I've spent a little time operating this locomotive, and there are really only two things that come to mind.  The fist is that for whatever reason, this locomotive moves very nice as slow speeds, but then moves up at jack rabbit speeds very quickly (and unrealistically.  You can see a bit of this in the video during the 'Trains in Motion" segment).   I believe this is due to some needed adjustments to the decoder speed tables to resolve.  But as I used a brand new Digitrax decoder I am a little surprised as I've seldom had to make any speed table changes.  If I find a problem here I'll let you know, but for now, I'm assuming its a simple speed table solution.

The second thing is that its a bit noisy. More similar (in terms of noise) to my recent Piko locomotives that the very quiet modern Minitrix models.  Its not bad, just loud.  The motor does give off a sort of high frequency sound that makes it sound like its working really hard.  This may be normal and just more noticeable due to the louder motor, so perhaps not an issue.

Otherwise, the locomotive pulls pretty well.  In the video you will see the locomotive go under a roadway where it climbs a steep 2.5% grade to return over itself.  With the six or seven cars I had behind it, the HLE showed no signs of struggle at all with this grade.  I have other locos that definitely struggle up this little rise, so it seems like this locomotive will be a good puller.
So...why Belgium? Well, why not?!  Seriously, Belgium is yet another European country with a fascinating and colorful rail history.  It has also been pretty well un-served in terms of N scale for most of this hobby's history.    That its unusual to see Belgian N scale trains is a part of the attraction for me!  If you are interested in this, I recommend a site from Belgium which is a part early 20th Century diorama project as well as a pretty exhaustive list of N scale material available for Belgian (most of it is artisan produced).  In the original Dutch here, or a good version of the site in English courtesy of Google Translate here.


  1. Re printed details - likewise the Hobbytrain Vectron BR193 which retails for approx 140 Euros and is quite expensive for the brand. A lot of their locos sell in the EU somewhere between 60 to 80 Euros which is 50 percent the price of equivalent Fleischmann models.
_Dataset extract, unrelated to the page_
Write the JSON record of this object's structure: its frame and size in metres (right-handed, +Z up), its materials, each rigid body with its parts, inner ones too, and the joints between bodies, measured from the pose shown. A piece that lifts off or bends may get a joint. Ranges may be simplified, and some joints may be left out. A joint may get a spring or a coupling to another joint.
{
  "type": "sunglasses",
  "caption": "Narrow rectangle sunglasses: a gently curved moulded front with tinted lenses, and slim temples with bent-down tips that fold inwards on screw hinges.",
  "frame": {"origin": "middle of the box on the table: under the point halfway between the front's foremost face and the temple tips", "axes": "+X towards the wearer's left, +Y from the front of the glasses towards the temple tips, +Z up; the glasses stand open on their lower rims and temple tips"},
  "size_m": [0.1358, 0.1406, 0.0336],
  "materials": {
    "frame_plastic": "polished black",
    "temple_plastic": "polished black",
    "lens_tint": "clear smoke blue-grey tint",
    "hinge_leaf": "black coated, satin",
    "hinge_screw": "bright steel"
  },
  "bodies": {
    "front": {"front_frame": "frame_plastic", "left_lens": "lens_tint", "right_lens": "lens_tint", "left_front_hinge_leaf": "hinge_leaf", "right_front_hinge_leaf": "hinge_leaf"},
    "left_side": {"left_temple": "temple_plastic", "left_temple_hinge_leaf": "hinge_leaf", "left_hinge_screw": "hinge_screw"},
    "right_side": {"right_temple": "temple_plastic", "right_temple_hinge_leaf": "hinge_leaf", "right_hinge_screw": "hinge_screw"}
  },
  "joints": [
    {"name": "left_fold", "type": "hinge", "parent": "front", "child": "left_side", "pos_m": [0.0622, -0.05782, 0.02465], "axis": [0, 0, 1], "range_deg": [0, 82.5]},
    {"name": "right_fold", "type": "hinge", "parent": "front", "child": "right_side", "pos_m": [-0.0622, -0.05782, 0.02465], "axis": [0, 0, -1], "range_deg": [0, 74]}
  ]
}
    You’ve got me thinking though, I’d better have a closer look at my Hobbytrain locos maybe they're not quite the bargain I thought they were. I just hope they haven’t got printed wheels.

    Good review.

    Ross S
    North Berwick
    Scotland UK

  2. Thanks Ross! LOL...printed wheels! Yeah, quite shocking when you think that the industry had moved on from this sort of practice!
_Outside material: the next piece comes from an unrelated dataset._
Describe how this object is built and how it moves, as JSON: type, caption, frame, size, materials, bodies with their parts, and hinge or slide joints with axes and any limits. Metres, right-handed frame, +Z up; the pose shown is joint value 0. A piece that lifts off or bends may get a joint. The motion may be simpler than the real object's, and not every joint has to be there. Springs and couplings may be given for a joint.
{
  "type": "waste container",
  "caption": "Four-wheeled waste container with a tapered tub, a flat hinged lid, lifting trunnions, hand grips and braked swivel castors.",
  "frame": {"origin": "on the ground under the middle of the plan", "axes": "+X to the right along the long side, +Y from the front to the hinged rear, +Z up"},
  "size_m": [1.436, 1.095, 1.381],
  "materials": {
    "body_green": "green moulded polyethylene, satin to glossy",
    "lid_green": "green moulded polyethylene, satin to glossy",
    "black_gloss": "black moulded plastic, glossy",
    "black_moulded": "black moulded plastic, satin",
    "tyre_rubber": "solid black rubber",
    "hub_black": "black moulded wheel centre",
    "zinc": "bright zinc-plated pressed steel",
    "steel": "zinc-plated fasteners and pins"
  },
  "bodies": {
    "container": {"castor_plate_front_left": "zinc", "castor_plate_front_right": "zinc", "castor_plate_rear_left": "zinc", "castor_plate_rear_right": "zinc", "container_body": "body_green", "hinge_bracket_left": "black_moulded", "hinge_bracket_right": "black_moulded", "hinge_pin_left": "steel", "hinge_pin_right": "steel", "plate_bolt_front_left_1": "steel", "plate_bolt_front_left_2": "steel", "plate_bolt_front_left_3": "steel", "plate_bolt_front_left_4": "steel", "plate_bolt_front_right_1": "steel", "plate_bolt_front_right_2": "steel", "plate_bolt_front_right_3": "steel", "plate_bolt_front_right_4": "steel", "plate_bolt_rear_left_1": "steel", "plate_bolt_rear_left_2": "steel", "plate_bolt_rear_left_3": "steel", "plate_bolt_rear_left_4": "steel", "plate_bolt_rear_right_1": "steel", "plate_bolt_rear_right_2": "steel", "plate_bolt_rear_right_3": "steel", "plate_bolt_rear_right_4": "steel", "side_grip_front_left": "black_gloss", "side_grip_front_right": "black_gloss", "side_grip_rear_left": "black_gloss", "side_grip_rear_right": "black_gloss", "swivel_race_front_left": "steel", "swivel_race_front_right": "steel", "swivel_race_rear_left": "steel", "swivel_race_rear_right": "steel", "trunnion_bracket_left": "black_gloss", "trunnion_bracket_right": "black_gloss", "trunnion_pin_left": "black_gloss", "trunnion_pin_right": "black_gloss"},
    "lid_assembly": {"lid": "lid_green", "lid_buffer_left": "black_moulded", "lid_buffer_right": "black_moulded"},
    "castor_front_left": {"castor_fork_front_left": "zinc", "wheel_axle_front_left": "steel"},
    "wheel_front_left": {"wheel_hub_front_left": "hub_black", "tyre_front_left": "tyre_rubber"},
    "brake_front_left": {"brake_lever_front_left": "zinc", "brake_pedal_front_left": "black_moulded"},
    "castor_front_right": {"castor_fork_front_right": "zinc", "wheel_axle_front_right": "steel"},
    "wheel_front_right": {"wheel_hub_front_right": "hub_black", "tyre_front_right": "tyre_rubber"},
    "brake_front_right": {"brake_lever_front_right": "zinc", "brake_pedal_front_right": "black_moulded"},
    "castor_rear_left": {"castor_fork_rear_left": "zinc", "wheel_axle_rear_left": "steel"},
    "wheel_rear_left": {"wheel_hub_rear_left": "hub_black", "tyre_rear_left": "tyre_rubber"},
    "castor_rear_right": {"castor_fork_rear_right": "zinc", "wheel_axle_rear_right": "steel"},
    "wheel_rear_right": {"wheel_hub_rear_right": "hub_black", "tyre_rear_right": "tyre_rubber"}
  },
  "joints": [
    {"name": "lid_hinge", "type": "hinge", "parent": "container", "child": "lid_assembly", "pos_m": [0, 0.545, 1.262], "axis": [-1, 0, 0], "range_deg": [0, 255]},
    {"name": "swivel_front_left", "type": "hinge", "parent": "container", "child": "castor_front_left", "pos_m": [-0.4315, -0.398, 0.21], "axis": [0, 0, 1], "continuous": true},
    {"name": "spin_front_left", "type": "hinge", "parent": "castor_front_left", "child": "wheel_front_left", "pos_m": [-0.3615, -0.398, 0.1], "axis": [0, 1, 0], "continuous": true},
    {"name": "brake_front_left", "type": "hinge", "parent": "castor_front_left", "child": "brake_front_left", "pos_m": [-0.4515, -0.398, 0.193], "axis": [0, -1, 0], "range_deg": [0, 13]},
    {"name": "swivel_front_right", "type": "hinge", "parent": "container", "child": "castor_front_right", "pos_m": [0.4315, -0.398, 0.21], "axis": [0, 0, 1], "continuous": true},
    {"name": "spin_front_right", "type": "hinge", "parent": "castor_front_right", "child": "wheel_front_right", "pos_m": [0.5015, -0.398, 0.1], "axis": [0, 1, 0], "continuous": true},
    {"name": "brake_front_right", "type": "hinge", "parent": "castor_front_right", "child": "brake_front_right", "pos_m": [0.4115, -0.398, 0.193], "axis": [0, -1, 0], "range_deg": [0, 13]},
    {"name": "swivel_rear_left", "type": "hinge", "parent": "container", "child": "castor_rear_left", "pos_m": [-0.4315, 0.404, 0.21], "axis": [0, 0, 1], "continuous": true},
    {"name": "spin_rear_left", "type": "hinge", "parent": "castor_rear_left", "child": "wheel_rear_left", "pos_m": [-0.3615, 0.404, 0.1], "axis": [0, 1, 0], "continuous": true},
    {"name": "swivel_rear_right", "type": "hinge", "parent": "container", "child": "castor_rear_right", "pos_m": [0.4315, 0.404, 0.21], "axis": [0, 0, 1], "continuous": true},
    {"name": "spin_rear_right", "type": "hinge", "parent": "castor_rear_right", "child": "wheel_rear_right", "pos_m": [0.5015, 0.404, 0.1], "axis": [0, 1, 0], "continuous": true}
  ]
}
    On the other hand, I suppose Hobbytrain could have made the choice not to print anything where the SNCB has its unique vents. I don't know what would be 'worse'. A blank front or the fake printed vent details?

  3. I can't find the thread for the life of me, byt IIRC I remember reading on some European forum that the Hobbytrain SNCB HLE 18 is a compromise that isn't quite accurate compared to the original. It's based on the Vectron (which isn't quite the same loco) and some details are indeed printed in order to stretch the sales of a single mould a little more by having it pretend it is two different locos. That said, I am very happy with my Hobbytrain purchases (several Tauruses, E10s, a 360, some container cars and a Re474). The brand really is a brand of the German importer Lemke who in the past had mainly Kato build N scale models for the brand. AFAIK, all the newer models are Kato as well (the Vossloh G2000 mould apparently made its way from defunct Mehano to Kato recently). You can often get some of the Hobbytrain locos for between 49 and 80 EUR a piece which is really outstanding for a Kato loco with five pole motor, double flywheel and NEM decoder socket. Visually, most of their models are either superior to the more expensive German competition (e.g. the E10/110/112 "pants crease" which is spot on compared to the abysmal Minitrix mould) or without meaningful competition, filling a gap not served by other manufacturers (e.g. the present HLE 18).
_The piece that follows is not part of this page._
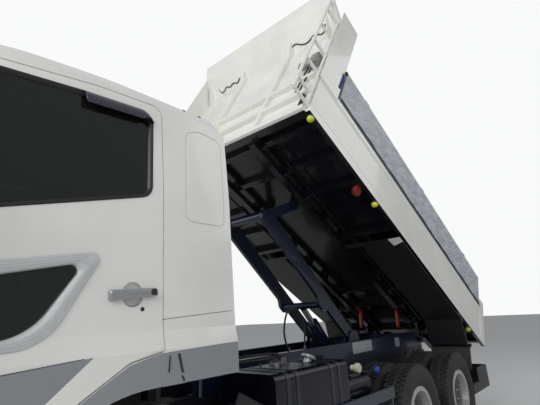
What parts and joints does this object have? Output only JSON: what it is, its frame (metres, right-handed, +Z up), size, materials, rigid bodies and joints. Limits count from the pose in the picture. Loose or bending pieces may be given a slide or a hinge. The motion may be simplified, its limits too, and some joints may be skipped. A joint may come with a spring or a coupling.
{
  "type": "dump truck",
  "caption": "Three-axle cab-over dump truck with its bed raised on a lift-arm hoist, folding side covers, tilting cab, doors, steering and rolling wheels.",
  "frame": {"origin": "on the ground, at the centre of the whole truck as seen from above, bed raised as stored", "axes": "+X forward along the truck, +Y to its left, +Z up"},
  "size_m": [8.0242, 2.74, 5.5233],
  "materials": {
    "cab_white": "gloss paint",
    "trim_grey": "satin plastic",
    "window_dark": "tinted glass",
    "interior_grey": "woven trim",
    "chassis_black": "satin paint",
    "hoist_navy": "satin paint",
    "engine_iron": "cast",
    "tank_black": "gloss paint",
    "strap_steel": "brushed",
    "guard_grey": "satin paint",
    "bumper_grey": "satin plastic",
    "lamp_clear": "polished",
    "lamp_yellow": "polished",
    "mudguard_black": "moulded",
    "bed_black": "gloss paint",
    "bed_white": "gloss paint",
    "prop_red": "gloss paint",
    "cover_grey": "satin paint",
    "chrome_rod": "hard chrome",
    "rim_silver": "silver paint",
    "tyre_rubber": "rubber"
  },
  "bodies": {
    "chassis": {"frame_rails": "chassis_black", "subframe": "hoist_navy", "engine": "engine_iron", "driveline": "chassis_black", "rear_axles": "chassis_black", "front_axle": "chassis_black", "springs": "chassis_black", "fuel_tank": "tank_black", "tank_straps": "strap_steel", "air_tanks": "chassis_black", "battery_box": "trim_grey", "exhaust_box": "strap_steel", "side_guards": "guard_grey", "rear_underrun": "chassis_black", "front_bumper": "bumper_grey", "lamps": "lamp_clear", "front_mudguards": "mudguard_black"},
    "cab": {"cab_shell": "cab_white", "cab_glass": "window_dark", "cab_trim": "trim_grey", "cab_interior": "interior_grey", "mirrors": "mudguard_black"},
    "bed": {"bed_floor": "bed_black", "bed_sides": "bed_white", "bed_front": "bed_white", "bed_mudguards": "mudguard_black", "side_ladder": "bed_white", "cover_drives": "bed_white", "bed_props": "prop_red", "marker_lamps": "lamp_yellow"},
    "tailgate": {"tailgate": "bed_white"},
    "lift_frame": {"lift_frame": "hoist_navy"},
    "tipping_link": {"tipping_link": "hoist_navy"},
    "hoist_barrel": {"hoist_barrel": "hoist_navy"},
    "hoist_rod": {"hoist_rod": "chrome_rod"},
    "door_left": {"door_left": "cab_white", "door_glass_left": "window_dark", "door_trim_left": "trim_grey"},
    "door_right": {"door_right": "cab_white", "door_glass_right": "window_dark", "door_trim_right": "trim_grey"},
    "knuckle_left": {"knuckle_left": "chassis_black"},
    "knuckle_right": {"knuckle_right": "chassis_black"},
    "wheel_front_left": {"rim_front_left": "rim_silver", "tyre_front_left": "tyre_rubber"},
    "wheel_front_right": {"rim_front_right": "rim_silver", "tyre_front_right": "tyre_rubber"},
    "wheel_middle_left": {"rim_middle_left": "rim_silver", "tyre_middle_left": "tyre_rubber"},
    "wheel_middle_right": {"rim_middle_right": "rim_silver", "tyre_middle_right": "tyre_rubber"},
    "wheel_rear_left": {"rim_rear_left": "rim_silver", "tyre_rear_left": "tyre_rubber"},
    "wheel_rear_right": {"rim_rear_right": "rim_silver", "tyre_rear_right": "tyre_rubber"},
    "cover_lower_left": {"cover_lower_left": "cover_grey"},
    "cover_upper_left": {"cover_upper_left": "cover_grey"},
    "cover_lower_right": {"cover_lower_right": "cover_grey"},
    "cover_upper_right": {"cover_upper_right": "cover_grey"}
  },
  "joints": [
    {"name": "bed_tip", "type": "hinge", "parent": "chassis", "child": "bed", "pos_m": [-2.836, 0, 1.18028], "axis": [0, -1, 0], "range_deg": [-30, 20]},
    {"name": "tailgate_swing", "type": "hinge", "parent": "bed", "child": "tailgate", "pos_m": [-3.85065, 0, 1.6337], "axis": [0, 1, 0], "range_deg": [0, 75]},
    {"name": "lift_arm", "type": "hinge", "parent": "chassis", "child": "lift_frame", "pos_m": [-0.983, 0, 1.3], "axis": [0, -1, 0], "range_deg": [-45, 30]},
    {"name": "link_fold", "type": "hinge", "parent": "lift_frame", "child": "tipping_link", "pos_m": [0.55691, 0, 2.69973], "axis": [0, -1, 0], "range_deg": [-46, 68]},
    {"name": "ram_swing", "type": "hinge", "parent": "chassis", "child": "hoist_barrel", "pos_m": [-0.935, 0, 1.113], "axis": [0, -1, 0], "range_deg": [-41, 28]},
    {"name": "ram_stroke", "type": "slide", "parent": "hoist_barrel", "child": "hoist_rod", "axis": [0.6802, 0, 0.733], "range_m": [-0.134, 0.09]},
    {"name": "cab_tilt", "type": "hinge", "parent": "chassis", "child": "cab", "pos_m": [3.767, 0, 0.8], "axis": [0, 1, 0], "range_deg": [0, 45]},
    {"name": "door_left_swing", "type": "hinge", "parent": "cab", "child": "door_left", "pos_m": [3.5145, 1.206, 1.9], "axis": [0, 0, -1], "range_deg": [0, 70]},
    {"name": "door_right_swing", "type": "hinge", "parent": "cab", "child": "door_right", "pos_m": [3.5145, -1.206, 1.9], "axis": [0, 0, 1], "range_deg": [0, 70]},
    {"name": "steer_left", "type": "hinge", "parent": "chassis", "child": "knuckle_left", "pos_m": [2.522, 0.83, 0.522], "axis": [0, 0, 1], "range_deg": [-35, 35]},
    {"name": "steer_right", "type": "hinge", "parent": "chassis", "child": "knuckle_right", "pos_m": [2.522, -0.83, 0.522], "axis": [0, 0, 1], "range_deg": [-35, 35]},
    {"name": "spin_front_left", "type": "hinge", "parent": "knuckle_left", "child": "wheel_front_left", "pos_m": [2.522, 1.03, 0.522], "axis": [0, 1, 0], "continuous": true},
    {"name": "spin_front_right", "type": "hinge", "parent": "knuckle_right", "child": "wheel_front_right", "pos_m": [2.522, -1.03, 0.522], "axis": [0, 1, 0], "continuous": true},
    {"name": "spin_middle_left", "type": "hinge", "parent": "chassis", "child": "wheel_middle_left", "pos_m": [-0.778, 1.03, 0.522], "axis": [0, 1, 0], "continuous": true},
    {"name": "spin_middle_right", "type": "hinge", "parent": "chassis", "child": "wheel_middle_right", "pos_m": [-0.778, -1.03, 0.522], "axis": [0, 1, 0], "continuous": true},
    {"name": "spin_rear_left", "type": "hinge", "parent": "chassis", "child": "wheel_rear_left", "pos_m": [-2.088, 1.03, 0.522], "axis": [0, 1, 0], "continuous": true},
    {"name": "spin_rear_right", "type": "hinge", "parent": "chassis", "child": "wheel_rear_right", "pos_m": [-2.088, -1.03, 0.522], "axis": [0, 1, 0], "continuous": true},
    {"name": "cover_open_left", "type": "hinge", "parent": "bed", "child": "cover_lower_left", "pos_m": [-3.775, 1.177, 1.55267], "axis": [0.866, 0, 0.5], "range_deg": [0, 88]},
    {"name": "cover_fold_left", "type": "hinge", "parent": "cover_lower_left", "child": "cover_upper_left", "pos_m": [-4.059, 1.157, 2.04457], "axis": [0.866, 0, 0.5], "range_deg": [-176.5, 0]},
    {"name": "cover_open_right", "type": "hinge", "parent": "bed", "child": "cover_lower_right", "pos_m": [-3.775, -1.177, 1.55267], "axis": [-0.866, 0, -0.5], "range_deg": [0, 88]},
    {"name": "cover_fold_right", "type": "hinge", "parent": "cover_lower_right", "child": "cover_upper_right", "pos_m": [-4.059, -1.157, 2.04457], "axis": [-0.866, 0, -0.5], "range_deg": [-176.5, 0]}
  ],
  "couplings": [
    {"joint": "lift_arm", "follows": "bed_tip", "ratio": 1.461},
    {"joint": "link_fold", "follows": "bed_tip", "ratio": -2.244},
    {"joint": "ram_swing", "follows": "bed_tip", "ratio": 1.335},
    {"joint": "ram_stroke", "follows": "bed_tip", "m_per_rad": 0.25},
    {"joint": "steer_right", "follows": "steer_left", "ratio": 1},
    {"joint": "cover_fold_left", "follows": "cover_open_left", "ratio": -2},
    {"joint": "cover_fold_right", "follows": "cover_open_right", "ratio": -2}
  ]
}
  4. I have some info about the naming scheme used by the SNCB/NMBS..

    H is a designation used in the olden days when sending telegrams: it meant 'rolling stock'

    L stands for locomotive

    E for Electric,
    D for Diesel (but also Z, depending on the type)
    V for Steam (Vapeur/Vapor),

    So HLE is an Electric Locomotive

    HK stands for a complete train.

    HKV for Passenger trains (Voyageurs)
    HKM for a Cargo train (Marchandise)

    Stations have also letters designated to them, depending on the operator/owner in the past (there were multiple railway operators in the early days)

    Morse code isn't used anymore ;-), but the abbreviations remain in use.

    Good review!

  5. Thanks MK and Filipe for the really useful information!

    It is quite funny how in this internet, satellite, and wireless age, old technology like morse code still informs things! Thanks again for the info!

  6. Hello Jerry,
    got a question for you.
    I've been following your blog for several months and love your work.
    my question is what do you do about couplers, do you use the rapido style couplers or change them out for a different type of coupler?

  7. Hi Robert! Thanks for your kind words! As for couplers, I don't do anything. The Rapido style couplers really don't bother me. I may get tired of looking at them in the future and decide to switch to something better (not sure there is such a thing...a lot of European guys seem to use American style knuckle couplers for a replacement) but for now its just something that does not distract me a lot. In fact, In a way I kind of think of Rapido couplers as somewhat iconic of N Scale anyway, and these giant couplers are just a 'reminder' that these are magnificent toys after all!